In contrast to Galileo, Cruz denies scientific evidence and promotes bunk. Despite mountains and mountains of evidence he still says global warming is a hoax, perhaps generated personally by President Obama. At a recent senate hearing on the role of NASA in climate science, he claimed that satellite data show no recent climate warming (they do). But this is a red herring, another common kind of logical fallacy, because satellite data are not as reliable as the thousands of thermometer readings taken all over the globe by NASA and other agencies. Cruz avoids talking about the superior thermometer data and focuses instead on the satellite data because it better suits his purpose. Thermometer data provide very strong evidence for global warming. Cruz also used the incorrect and very tired “1998 was warmer than now” trope. That year experienced an exceptional el niño, which caused a massive spike in global temperature so he cherry-picks that one. If you look at all the other years before and after 1998, the world has been getting steadily warmer and warmer at a rate never before seen in Earth’s history. In fact there have been five years since then (2005, 2010, 2013, 2014 and 2015) for which global temperatures were warmer than 1998, and 2015 was the hottest year ever by the biggest margin ever. Cruz may have trouble reading graphs or perhaps he hasn’t seen any in the past 18 years.
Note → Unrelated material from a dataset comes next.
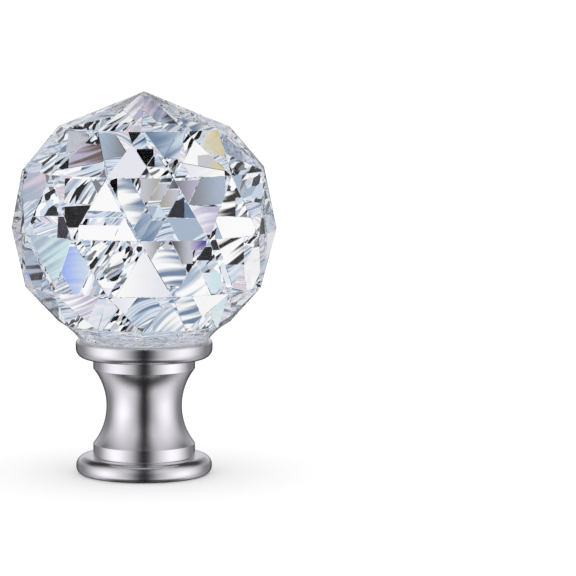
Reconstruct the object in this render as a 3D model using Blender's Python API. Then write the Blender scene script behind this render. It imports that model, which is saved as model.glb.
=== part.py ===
"""Lamp shade finial: a faceted crystal ball seated in the rim of a turned metal stem.

Metres, +Z up. The origin is the middle of the underside, on the axis of the stem.
Radii are measured from that axis.
"""
import math

import bmesh
import bpy

# Metal stem: base flange, lower collar, waist, upper collar and rim, from the underside up
FLANGE_RADIUS = 0.00758
FLANGE_THICKNESS = 0.00197
FLANGE_LOWER_ROUND = 0.00074
FLANGE_UPPER_ROUND = 0.00105
COLLAR_RADIUS = 0.00568
LOWER_COLLAR_HEIGHT = 0.00136
WAIST_RADIUS = 0.00421
WAIST_HEIGHT = 0.00847
UPPER_COLLAR_HEIGHT = 0.0012
RIM_THICKNESS = 0.00203
RIM_LOWER_ROUND = 0.00105
LIP_WIDTH = 0.00032
SEAT_DEPTH = 0.0008

# Hole for the lamp harp's threaded stud, plain at the thread's outer diameter
STUD_RADIUS = 0.003175
STUD_CLEARANCE = 0.000025
HOLE_DEPTH = 0.0085
HOLE_CHAMFER = 0.0004
DRILL_POINT_ANGLE = math.radians(118)

# Crystal ball: rings of corners, by height above or below the girdle and by radius
SIDES = 12
BALL_TURN = math.radians(-1.87)
APEX_RISE = 0.0152
CROWN_RING_RISE = 0.01133
CROWN_RING_RADIUS = 0.00949
SHOULDER_RING_RISE = 0.00666
SHOULDER_RING_RADIUS = 0.01375
GIRDLE_RADIUS = 0.0147
LOWER_RING_DROP = 0.00618
LOWER_RING_RADIUS = 0.01341
NECK_RING_DROP = 0.0104
NECK_RING_RADIUS = 0.00957

# Crystal neck and foot
NECK_HEIGHT = 0.002
NECK_HOLLOW = 0.00018
FOOT_RADIUS = 0.007
SEAT_GAP = 0.0003

# How finely round forms are divided
ROUND_STEPS = 48
FILLET_STEPS = 5
LIP_STEPS = 3
WAIST_STEPS = 14
NECK_STEPS = 5
SHARP_ANGLE = math.radians(28)
AXIS_MERGE = 1e-7

# Heights and radii that follow from the sizes above
lower_collar_top = FLANGE_THICKNESS + LOWER_COLLAR_HEIGHT
waist_top = lower_collar_top + WAIST_HEIGHT
rim_underside = waist_top + UPPER_COLLAR_HEIGHT
rim_top = rim_underside + RIM_THICKNESS
seat_floor = rim_top - SEAT_DEPTH
seat_radius = FOOT_RADIUS + SEAT_GAP
rim_radius = seat_radius + LIP_WIDTH
hole_radius = STUD_RADIUS + STUD_CLEARANCE
hole_tip = HOLE_DEPTH + hole_radius / math.tan(DRILL_POINT_ANGLE / 2)
foot_underside = seat_floor + SEAT_GAP
neck_ring_height = rim_top + NECK_HEIGHT
girdle_height = neck_ring_height + NECK_RING_DROP


def clear_scene():
    for leftover in list(bpy.data.objects):
        bpy.data.objects.remove(leftover, do_unlink=True)


def arc(centre, radius, start_degrees, end_degrees, steps):
    """Points (radius, height) along a circular arc, both ends included."""
    points = []
    for step in range(steps + 1):
        angle = math.radians(start_degrees + (end_degrees - start_degrees) * step / steps)
        points.append((centre[0] + radius * math.cos(angle), centre[1] + radius * math.sin(angle)))
    return points


def hollow_arc(start, end, depth, steps):
    """Points of the arc from start to end that sinks by depth to the left of their chord."""
    chord_r = end[0] - start[0]
    chord_z = end[1] - start[1]
    length = math.hypot(chord_r, chord_z)
    radius = ((length / 2) ** 2 + depth ** 2) / (2 * depth)
    left = (-chord_z / length, chord_r / length)
    half_angle = math.asin(length / 2 / radius)
    points = []
    for step in range(steps + 1):
        angle = half_angle * (2 * step / steps - 1)
        along = length / 2 + radius * math.sin(angle)
        sink = depth - radius * (1 - math.cos(angle))
        share = along / length
        points.append((start[0] + share * chord_r + sink * left[0],
                       start[1] + share * chord_z + sink * left[1]))
    return points


def stem_profile():
    """Outline of the metal stem, from the drill point up the outside to the seat's middle."""
    hole = [(0, hole_tip), (hole_radius, HOLE_DEPTH), (hole_radius, HOLE_CHAMFER)]
    mouth = [(hole_radius + HOLE_CHAMFER, 0)]
    flange = arc((FLANGE_RADIUS - FLANGE_LOWER_ROUND, FLANGE_LOWER_ROUND), FLANGE_LOWER_ROUND,
                 -90, 0, FILLET_STEPS)
    flange += arc((FLANGE_RADIUS - FLANGE_UPPER_ROUND, FLANGE_THICKNESS - FLANGE_UPPER_ROUND),
                  FLANGE_UPPER_ROUND, 0, 90, FILLET_STEPS)
    lower_collar = [(COLLAR_RADIUS, FLANGE_THICKNESS)]
    waist = hollow_arc((COLLAR_RADIUS, lower_collar_top), (COLLAR_RADIUS, waist_top),
                       COLLAR_RADIUS - WAIST_RADIUS, WAIST_STEPS)
    upper_collar = [(COLLAR_RADIUS, rim_underside)]
    rim = arc((rim_radius - RIM_LOWER_ROUND, rim_underside + RIM_LOWER_ROUND), RIM_LOWER_ROUND,
              -90, 0, FILLET_STEPS)
    rim += arc((rim_radius - LIP_WIDTH, rim_top - LIP_WIDTH), LIP_WIDTH, 0, 90, LIP_STEPS)
    seat = [(seat_radius, seat_floor), (0, seat_floor)]
    return hole + mouth + flange + lower_collar + waist + upper_collar + rim + seat


def turned_mesh(name, profile):
    """Turn a profile of (radius, height) points about the axis into one closed mesh."""
    turned = bmesh.new()
    corners = [turned.verts.new((radius, 0, height)) for radius, height in profile]
    edges = [turned.edges.new(pair) for pair in zip(corners, corners[1:])]
    bmesh.ops.spin(turned, geom=corners + edges, cent=(0, 0, 0), axis=(0, 0, 1),
                   angle=2 * math.pi, steps=ROUND_STEPS, use_merge=True)
    bmesh.ops.remove_doubles(turned, verts=turned.verts, dist=AXIS_MERGE)
    bmesh.ops.recalc_face_normals(turned, faces=turned.faces)
    mesh = bpy.data.meshes.new(name)
    turned.to_mesh(mesh)
    turned.free()
    return mesh


def corner_ring(crystal, radius, height, turn):
    """The corners of one ring of the ball."""
    ring = []
    for side in range(SIDES):
        angle = BALL_TURN + turn + 2 * math.pi * side / SIDES
        ring.append(crystal.verts.new((radius * math.sin(angle), -radius * math.cos(angle), height)))
    return ring


def facet_band(crystal, upper, lower, lower_leads):
    """Triangles between two rings whose corners are half a side apart."""
    for side in range(SIDES):
        following = (side + 1) % SIDES
        if lower_leads:
            crystal.faces.new((upper[side], lower[side], upper[following]))
            crystal.faces.new((lower[side], lower[following], upper[following]))
        else:
            crystal.faces.new((upper[side], lower[side], lower[following]))
            crystal.faces.new((upper[side], lower[following], upper[following]))


def neck_rows(crystal):
    """Rows of points from the neck ring, a polygon, down to the foot, a circle."""
    per_side = ROUND_STEPS // SIDES
    profile = hollow_arc((FOOT_RADIUS, rim_top), (NECK_RING_RADIUS, neck_ring_height),
                         NECK_HOLLOW, NECK_STEPS)
    profile.reverse()
    profile.append((FOOT_RADIUS, foot_underside))
    rows = []
    for index, (radius, height) in enumerate(profile):
        roundness = min(index / NECK_STEPS, 1)
        row = []
        for step in range(ROUND_STEPS):
            angle = BALL_TURN + 2 * math.pi * step / ROUND_STEPS
            from_middle = 2 * math.pi * (step % per_side) / ROUND_STEPS - math.pi / SIDES
            flat = math.cos(math.pi / SIDES) / math.cos(from_middle)
            reach = radius * (flat + (1 - flat) * roundness)
            row.append(crystal.verts.new((reach * math.sin(angle), -reach * math.cos(angle), height)))
        rows.append(row)
    return rows


def join_rows(crystal, upper, lower):
    for step in range(ROUND_STEPS):
        following = (step + 1) % ROUND_STEPS
        face = crystal.faces.new((upper[step], lower[step], lower[following], upper[following]))
        face.smooth = True


def last_band(crystal, upper, neck_row):
    """Facets between the lowest offset ring and the neck ring, whose sides are divided."""
    per_side = ROUND_STEPS // SIDES
    for side in range(SIDES):
        first = (side * per_side) % ROUND_STEPS
        for step in range(first, first + per_side):
            crystal.faces.new((upper[side], neck_row[step], neck_row[(step + 1) % ROUND_STEPS]))
        next_corner = neck_row[(first + per_side) % ROUND_STEPS]
        crystal.faces.new((upper[side], next_corner, upper[(side + 1) % SIDES]))


def crystal_mesh(name):
    """The faceted ball with its round neck and foot, one solid."""
    half_side = math.pi / SIDES
    crystal = bmesh.new()
    apex = crystal.verts.new((0, 0, girdle_height + APEX_RISE))
    crown = corner_ring(crystal, CROWN_RING_RADIUS, girdle_height + CROWN_RING_RISE, 0)
    shoulder = corner_ring(crystal, SHOULDER_RING_RADIUS, girdle_height + SHOULDER_RING_RISE, half_side)
    girdle = corner_ring(crystal, GIRDLE_RADIUS, girdle_height, 0)
    lower = corner_ring(crystal, LOWER_RING_RADIUS, girdle_height - LOWER_RING_DROP, half_side)
    rows = neck_rows(crystal)
    for side in range(SIDES):
        crystal.faces.new((apex, crown[side], crown[(side + 1) % SIDES]))
    facet_band(crystal, crown, shoulder, True)
    facet_band(crystal, shoulder, girdle, False)
    facet_band(crystal, girdle, lower, True)
    last_band(crystal, lower, rows[0])
    for upper_row, lower_row in zip(rows, rows[1:]):
        join_rows(crystal, upper_row, lower_row)
    crystal.faces.new(list(reversed(rows[-1])))
    bmesh.ops.recalc_face_normals(crystal, faces=crystal.faces)
    mesh = bpy.data.meshes.new(name)
    crystal.to_mesh(mesh)
    crystal.free()
    return mesh


def principled(name, colour, metallic, roughness):
    material = bpy.data.materials.new(name)
    material.use_nodes = True
    shader = material.node_tree.nodes["Principled BSDF"]
    shader.inputs["Base Color"].default_value = (*colour, 1)
    shader.inputs["Metallic"].default_value = metallic
    shader.inputs["Roughness"].default_value = roughness
    return material


def satin_nickel():
    return principled("satin_nickel", (0.62, 0.61, 0.6), 1, 0.24)


def clear_crystal():
    material = principled("clear_crystal", (0.96, 0.97, 1), 0, 0.01)
    shader = material.node_tree.nodes["Principled BSDF"]
    shader.inputs["Transmission Weight"].default_value = 1
    shader.inputs["IOR"].default_value = 1.52
    return material


def place(name, mesh, material):
    piece = bpy.data.objects.new(name, mesh)
    mesh.materials.append(material)
    bpy.context.scene.collection.objects.link(piece)
    return piece


def build_stem():
    mesh = turned_mesh("metal_stem", stem_profile())
    mesh.shade_smooth()
    mesh.set_sharp_from_angle(angle=SHARP_ANGLE)
    return place("metal_stem", mesh, satin_nickel())


def build_crystal():
    return place("crystal_ball", crystal_mesh("crystal_ball"), clear_crystal())


clear_scene()
build_stem()
build_crystal()
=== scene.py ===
"""Looks of the lamp shade finial: a cut crystal ball on a satin nickel stem, in a pale studio."""
import math

import bmesh
import bpy
from mathutils import Matrix, Vector


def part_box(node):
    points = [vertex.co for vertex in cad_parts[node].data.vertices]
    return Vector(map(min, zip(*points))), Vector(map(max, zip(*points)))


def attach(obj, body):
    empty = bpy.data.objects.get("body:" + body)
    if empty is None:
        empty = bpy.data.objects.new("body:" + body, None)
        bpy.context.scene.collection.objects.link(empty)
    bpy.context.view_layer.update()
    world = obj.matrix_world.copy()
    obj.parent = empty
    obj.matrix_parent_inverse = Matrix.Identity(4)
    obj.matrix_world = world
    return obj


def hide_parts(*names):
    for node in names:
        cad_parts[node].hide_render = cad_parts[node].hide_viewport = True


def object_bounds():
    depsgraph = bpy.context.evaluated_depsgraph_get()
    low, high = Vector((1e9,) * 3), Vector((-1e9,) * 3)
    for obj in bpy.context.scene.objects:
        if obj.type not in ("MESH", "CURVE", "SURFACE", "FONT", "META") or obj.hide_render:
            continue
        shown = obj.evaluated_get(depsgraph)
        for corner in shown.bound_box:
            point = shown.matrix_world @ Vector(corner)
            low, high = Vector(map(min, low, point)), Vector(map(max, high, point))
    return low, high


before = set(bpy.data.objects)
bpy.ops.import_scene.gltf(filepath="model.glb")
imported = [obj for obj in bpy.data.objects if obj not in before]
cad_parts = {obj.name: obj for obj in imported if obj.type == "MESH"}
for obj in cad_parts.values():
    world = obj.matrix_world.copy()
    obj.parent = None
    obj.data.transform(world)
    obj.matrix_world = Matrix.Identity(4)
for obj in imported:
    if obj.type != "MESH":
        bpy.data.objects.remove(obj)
cad_low, cad_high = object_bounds()

# The photograph: where the stem's axis stands in it, and how large the object is there
IMAGE_SIDE = 576
AXIS_COLUMN = 144.2
PIXELS_PER_METRE = 8987
VIEW_DISTANCE = 0.352
VIEW_TILT = math.radians(6.72)
LOOK_HEIGHT = 0.02075
SENSOR_WIDTH = 36
NEAREST_SEEN = 0.01
FARTHEST_SEEN = 50

# Metal stem, from the underside up
FLANGE_RADIUS = 0.00758
FLANGE_THICKNESS = 0.00197
FLANGE_LOWER_ROUND = 0.00074
FLANGE_UPPER_ROUND = 0.00105
COLLAR_RADIUS = 0.00568
LOWER_COLLAR_HEIGHT = 0.00136
WAIST_RADIUS = 0.00421
WAIST_HEIGHT = 0.00847
UPPER_COLLAR_HEIGHT = 0.0012
RIM_RADIUS = 0.00762
RIM_THICKNESS = 0.00203
RIM_LOWER_ROUND = 0.00105
RIM_UPPER_ROUND = 0.00042
SEAT_DEPTH = 0.0008
EDGE_BREAK = 0.00007
INNER_FILLET = 0.00009

# Tapped hole in the underside, for the standard harp stud of 27 threads to the inch
THREAD_RADIUS = 0.0032
THREAD_PITCH = 0.0254 / 27
THREAD_DEPTH = 0.00047
THREAD_FLATS = 0.125
THREAD_LENGTH = 0.0081
HOLE_DEPTH = 0.0085
HOLE_CHAMFER = 0.0004
DRILL_POINT_ANGLE = math.radians(118)

# Crystal ball: rings of corners, by height above or below the girdle and by radius
SIDES = 12
BALL_TURN = math.radians(-1.87)
APEX_RISE = 0.0152
CROWN_RING_RISE = 0.01133
CROWN_RING_RADIUS = 0.00949
SHOULDER_RING_RISE = 0.00666
SHOULDER_RING_RADIUS = 0.01375
GIRDLE_RADIUS = 0.0147
LOWER_RING_DROP = 0.00618
LOWER_RING_RADIUS = 0.01341
NECK_RING_DROP = 0.0104
NECK_RING_RADIUS = 0.00957
FACET_EDGE = 0.00003

# Crystal neck and foot
NECK_HOLLOW = 0.00018
NECK_ROUNDING = 0.6
FOOT_RADIUS = 0.00714
FOOT_GAP = 0.00003

# How finely round forms are divided
STEM_STEPS = 192
NECK_STEPS = 192
NECK_ROWS = 16
WAIST_STEPS = 40
FILLET_STEPS = 8
THREAD_ROWS_PER_TURN = 12
CARD_STEPS = 24
DOME_SUBDIVISIONS = 5
FLOOR_STEPS = 64
SMOOTH_BELOW = math.radians(30)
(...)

When people using the Galileo gambit become the subject of criticism they often double down with another fallacy; “I am getting all the criticism because I am an underdog and I’m a threat to the establishment (Big Science, Big Government, etc.)”. However, as a millionaire Republican senator, darling of the Tea Party and contender for the US presidency, Cruz is hardly an oppressed underdog and has no trouble finding an audience. I am a tad embarrassed that he was born in Canada but I take heart in the fact that he left when he was very young so was not educated here and he very decently renounced his Canadian citizenship a couple of years ago.
The Galileo gambit is, unfortunately, not a rare phenomenon. We university professors get calls from members of the public who want to tell us about their ingenious discoveries and how they have been ignored or persecuted. I heard from one person who was certain he had found aliens in his back yard, two more who had told me they had created perpetual motion machines and yet another who believed he had perfected alchemy and, after three years of undergraduate chemistry, could transform lead into silver.
Ted Cruz and his flawed thinking may be exactly what Republicans want. For their sake, I hope they don’t get it.